[Themaintainers] Succession Planning for Legacy Maintainer

John Sherk john at johnpsherk.com
Wed Aug 12 07:23:54 EDT 2020


Hi Caroline and the rest of the group,

I do succession planning for family businesses and I've done considerable
work on knowledge transfer.  Also I wrote my dissertation on HVAC
maintenance mechanics and most of my clients are in some form of
maintenance.

Here are some thoughts/tips for your challenge:

1.  Do a little reading of Anders Ericsson.  He is, in my opinion, the best
scholar in the world for breaking down expertise, what it is and how it
happens.  He is the scholar behind the "10,000 hours to expertise" concept
made famous by Malcom Blackwell.  I'd flip through *The Cambridge Handbook
of Expertise and Expert Performance* for some orientation to expertise.

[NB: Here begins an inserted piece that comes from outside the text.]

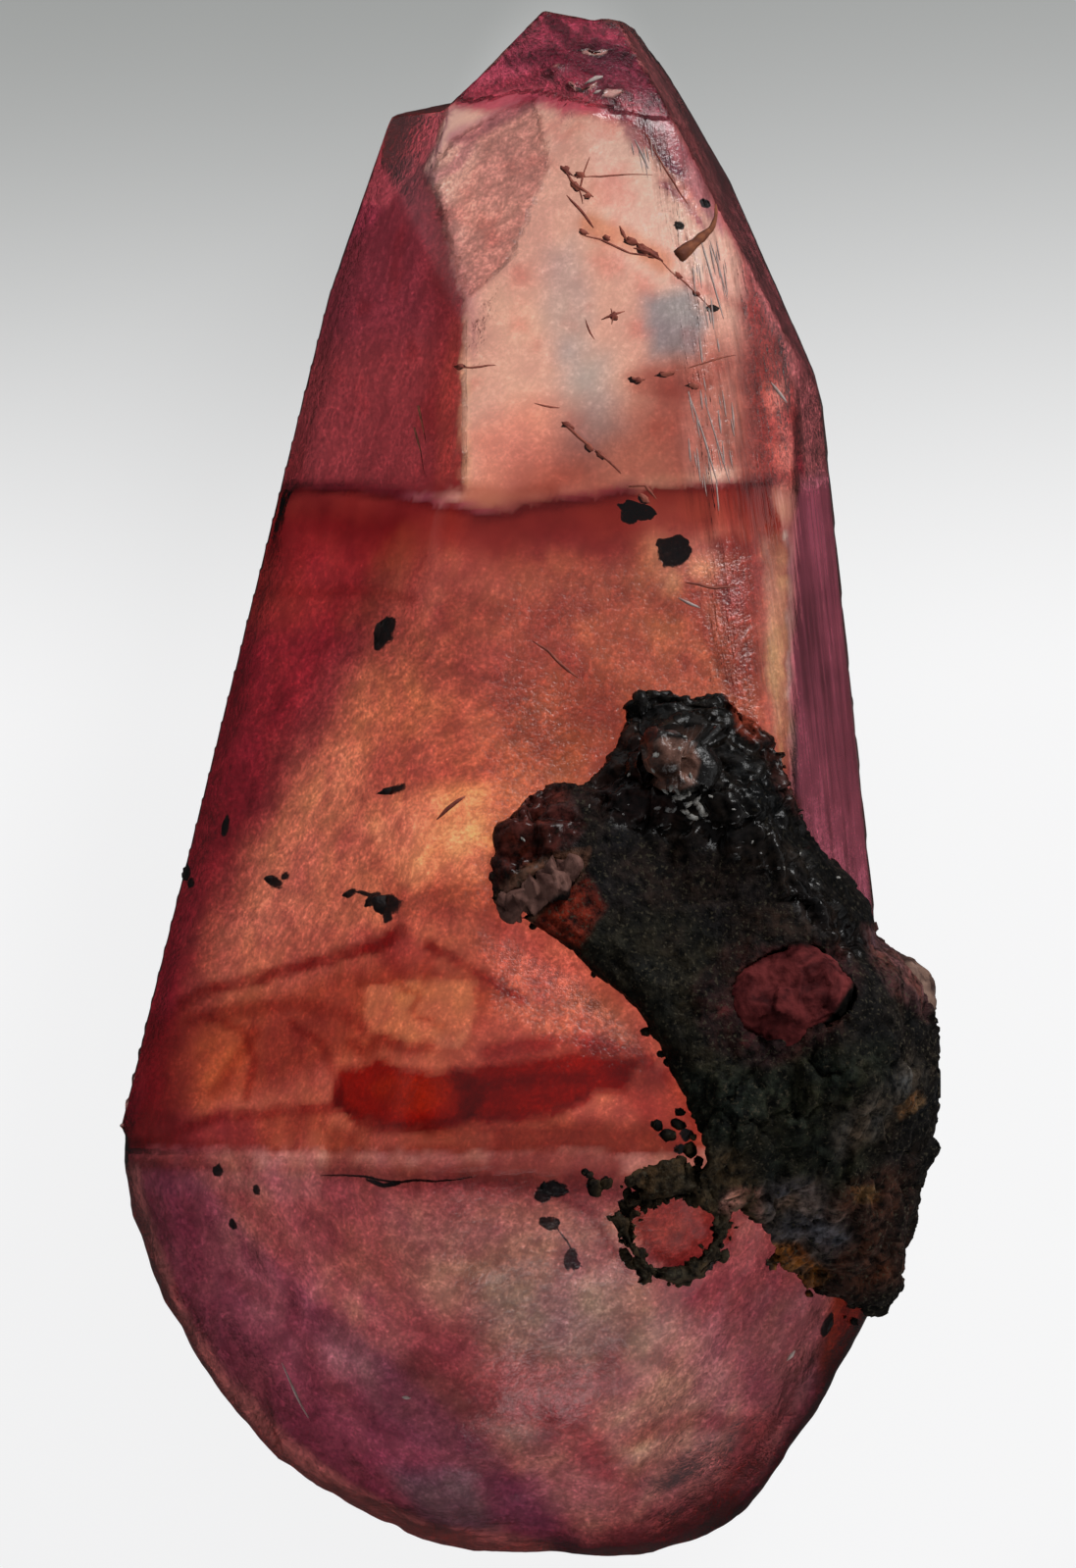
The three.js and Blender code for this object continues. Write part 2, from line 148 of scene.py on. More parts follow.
def line_distance(places, line):
    """Distance from places on the X and Y plane to a line of points."""
    nearest = np.full(len(places), np.inf)
    for start, end in zip(line[:-1], line[1:]):
        side = end - start
        share = np.clip((places - start) @ side / (side @ side), 0, 1)
        away = np.linalg.norm(places - start - share[:, None] * side, axis=1)
        nearest = np.minimum(nearest, away)
    return nearest


def outline_distance(places, outline):
    """Distance from places on the X and Y plane to a closed outline, negative inside it."""
    closed = np.concatenate([outline, outline[:1]])
    inside = np.zeros(len(places), bool)
    for start, end in zip(closed[:-1], closed[1:]):
        side = end - start
        crosses = (start[1] > places[:, 1]) != (end[1] > places[:, 1])
        rise = side[1] if side[1] else 1e-9
        inside ^= crosses & (places[:, 0] < start[0] + side[0] * (places[:, 1] - start[1]) / rise)
    nearest = line_distance(places, closed)
    return np.where(inside, -nearest, nearest)


# Meshes

LAYER_KINDS = {1: ("FLOAT", "value"), 3: ("FLOAT_VECTOR", "vector"), 4: ("FLOAT_COLOR", "color")}


def read_vectors(items, key):
    values = np.zeros(len(items) * 3, np.float32)
    items.foreach_get(key, values)
    return values.reshape(-1, 3).astype(float)


def points_of(mesh):
    return read_vectors(mesh.vertices, "co")


def normals_of(mesh):
    return read_vectors(mesh.vertex_normals, "vector")


def set_points(mesh, points):
    mesh.vertices.foreach_set("co", points.astype(np.float32).ravel())
    mesh.update()


def set_layer(mesh, name, values):
    """Stores a number, a place or a colour for each vertex, which a material reads by name."""
    kind, key = LAYER_KINDS[values.size // len(values)]
    layer = mesh.attributes.new(name, kind, "POINT")
    layer.data.foreach_set(key, values.astype(np.float32).ravel())


def set_tint(mesh, colours):
    set_layer(mesh, "tint", np.column_stack([colours, np.ones(len(colours))]))


def solid_of(mesh, points):
    """A solid that rays can be cast at, with the mesh's faces and the given points."""
    return BVHTree.FromPolygons(points.tolist(), [tuple(face.vertices) for face in mesh.polygons])


def add_object(name, data):
    made = bpy.data.objects.new(name, data)
    bpy.context.scene.collection.objects.link(made)
    return made


def even_mesh(node, voxel):
    """A CAD node's surface in millimetres, on an even mesh that is fine enough to be shaped."""
    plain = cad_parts[node].data.copy()
    plain.materials.clear()
    plain.transform(Matrix.Scale(METRE, 4))
    source = add_object(node + "_source", plain)
    shaped = add_object(node + "_even", plain.copy())
    remesh = shaped.modifiers.new("even", "REMESH")
    remesh.mode = "VOXEL"
    remesh.voxel_size = voxel
    wrap = shaped.modifiers.new("wrap", "SHRINKWRAP")
    wrap.target = source
    evaluated = shaped.evaluated_get(bpy.context.evaluated_depsgraph_get())
    mesh = bpy.data.meshes.new_from_object(evaluated)
    bpy.data.objects.remove(shaped)
    bpy.data.objects.remove(source)
    return mesh


def relax(mesh, points, weights, rounds):
    """Points moved towards the middle of their neighbours, each by its own weight."""
    edges = np.zeros(len(mesh.edges) * 2, np.int32)
    mesh.edges.foreach_get("vertices", edges)
    first, second = edges.reshape(-1, 2).T
    ends = np.concatenate([first, second])
    others = np.concatenate([second, first])
    counts = np.bincount(ends, minlength=len(points))
    for _ in range(rounds):
        sums = [np.bincount(ends, points[others, axis], len(points)) for axis in range(3)]
        points = points + weights[:, None] * (np.stack(sums, 1) / counts[:, None] - points)
    return points


def finish_piece(name, mesh, material, stands_for=()):
    """Scales a finished mesh to metres and makes it a piece of the specimen."""
    set_points(mesh, np.clip(points_of(mesh), LOW, HIGH) * MM)
    mesh.materials.clear()
    mesh.materials.append(material)
    mesh.shade_smooth()
    made = add_object(name, mesh)
    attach(made, "root")
    if stands_for:
        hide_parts(*stands_for)


# Material nodes

def colour(red, green, blue):
    return (red, green, blue, 1.0)


WHITE = colour(1.0, 1.0, 1.0)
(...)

2. Realise that, in experts, knowledge, skills, abilities,and performance
all merge together into someone that "just takes the bat and hits the
ball."  It is usually impossible to extract that knowledge from them by
simply interviewing them and observing them.

3. Also realize that they cannot be perfectly replicated without putting
someone else through the same repeated experiences over time.  It may take
several people to replace an expert.

However, to get the best you can do this:

1. Make a list of all the core deliverables the expert provides.
2. Ask the expert to recite or document the steps they take to create that
deliverable.
3. Bring in a person with experience, but not an expert.  Usually the steps
articulated by the expert are not a single act to the person with
experience.  For example an expert sales rep may say, "OK, first, get an
appointment with a prospect."  A non-expert may then say, "But how do I do
that?"
4. Have the experienced non-expert break down the bigger steps to, in this
case, get an appointment.  Document those sub-steps and repeat for all
steps of all the expert's deliverables.
5. Then engage a conversation between the two about why they do it that way
and things to watch out for.  You will begin to hear proverbs and beliefs
around why certain things work and don't work.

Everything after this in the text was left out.